On 17 July 1717, Water Music premiered on a royal barge travelling from Whitehall Palace to Chelsea. At 8pm, the King and his companions boarded a royal barge propelled by the rising tide. The City of London provided a larger barge for about fifty musicians, who played Water Music until midnight with only one break when the king went ashore at Chelsea. The king loved the piece so much that he demanded it be played at least three times during the trip. It is said that on this night the Thames was filled with boats and the banks were packed with Londoners desperately wanting to listen to Handel’s performance.

Knowing this background will not harm my enjoyment of Handel’s Water Music. In fact, I think it will bring a knowing smile to my face when I think that even some of the world’s most beautiful music was commissioned and played by flawed humans for less than the noblest of purposes. It is so like us.

Can’t you just picture the fawning crowds? The proud, beaming king and his court waving to the throngs and delighting in his clever marketing coup? Can’t you just hear the jubilant strains of “Alla Hornpipe” resounding over the water, thrilling the people and swelling their hearts with patriotic fervor?

Media-savvy ain’t nothin’ new, huh?

• • •

Comments

  1. Poetic justice won in the end – I’m sure far more people nowadays know about Handel and his Water Music than have any real knowledge of George I. 😉

  2. flatrocker says:

    I’m sure far, far more people know about neither.

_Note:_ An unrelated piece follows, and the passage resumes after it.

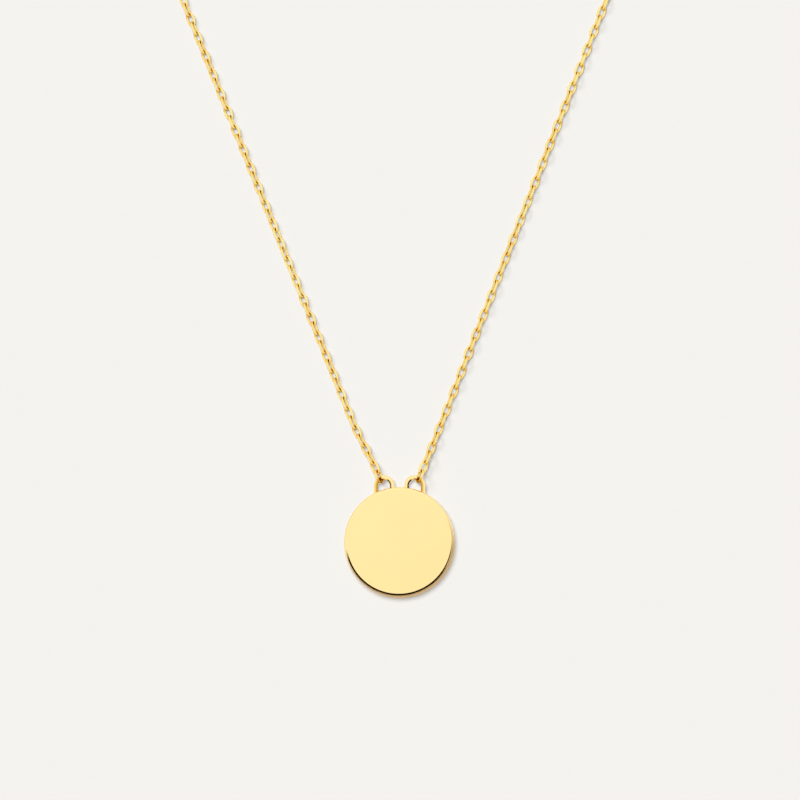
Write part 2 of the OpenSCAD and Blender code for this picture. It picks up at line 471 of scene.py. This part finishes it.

  3. That’s supposedly George the musician on the left in the red coat (probably Photoshopped in) talking with George the king, presumably both speaking German. Look to me like aging boomer rock stars and somehow this all makes me think of Ernie Kovacs. Handel was born the same year as our friend, Big John Bach. King George was despised and ridiculed by his subjects, perhaps unfairly, and his main qualification for office was not being Catholic. Modern type government in England got going during his reign and his grandson gave us America.

    • Rick Ro. says:

      While in London last month, I took pictures of a painting of Charles II and another of William III and posted them on Facebook with the question, “Members of an 80s metal band or former kings of England?”

    • Heather Angus says:

      George the First was always reckoned
      Vile, but viler George the Second,
      And what mortal ever heard
      Any good of George the Third?
      When from the earth the Fourth ascended,
      Thanks be to God, the Georges ended.

  4. Heather Angus says:

    Water Music and Music for the Royal Fireworks are among my best-loved pieces of music, too, Chaplain Mike. Thanks for filling in the details of the WM first performance. I agree that it’s pleasant to know that “even some of the world’s most beautiful music was commissioned and played by flawed humans for less than the noblest of purposes.” The same goes for art, I’m sure; the grand cathedrals and stunning stained glass windows of the middle ages were doubtless put together by flawed people for every variety of motives, including but probably not limited to piety.

  5. The “Water Music” is some of my most favorite Handel music.

  6. “I don’t often sit with my mistresses on a barge and watch the world go by, but when I do … I listen to ‘Water Music’
    /s/ The most interesting king in the world.”

    Early blurb (rejected), intended to spur lagging sales of Handel’s sheet music.

  7. Klasie Kraalogies says:

    I haven’t listened to Handel’s Water Music in awhile – but to be honest, I lost my taste for much of the “overdecorated” Baroque music. Music by tortured souls (Beethoven), Sturm und Drang, the sounds of the cold North (Grieg etc), the fanfare of the South (Bizet) – I guess the 19th century (and 20th!) had much delights for my taste than those over-refined 18th century fellows…

    But then there is Bach.

    • Generally, I’m with you Klasie. But it is summer, after all! More summery sounds explored on Saturday.

    • I’d generally say I’m with you there, but spending more time in the renaissance has softened my ears to a deeper appreciation of Baroque. Of course, this could also be related to the fact that I spend a good deal more time working with pieces by Buxtehude, Praetorius, Pachelbel, and Telemann. I find it much easier to appreciate the style of the period when you really get your hands on it.

      Of course, the irony is, if you like Classical-Romantic period stuff, people of those times generally considered Baroque music to be annoying and irritating, until Mendelssohn came along and resurrected Bach’s repertoire.

      But oddly enough, it was the later romantic stuff that led me back to early renaissance vocal music, so this stuff kinda works in circles. I enjoy dramatic flair and emotional extremes as much as the next guy, but I suppose my professional interests in the spiritual application of music have been drawing me a bit more towards the even-keel stuff.

  8. Michael Bell says:

    We used Water Music for our wedding recessional. Kind of ironic given the provided context here.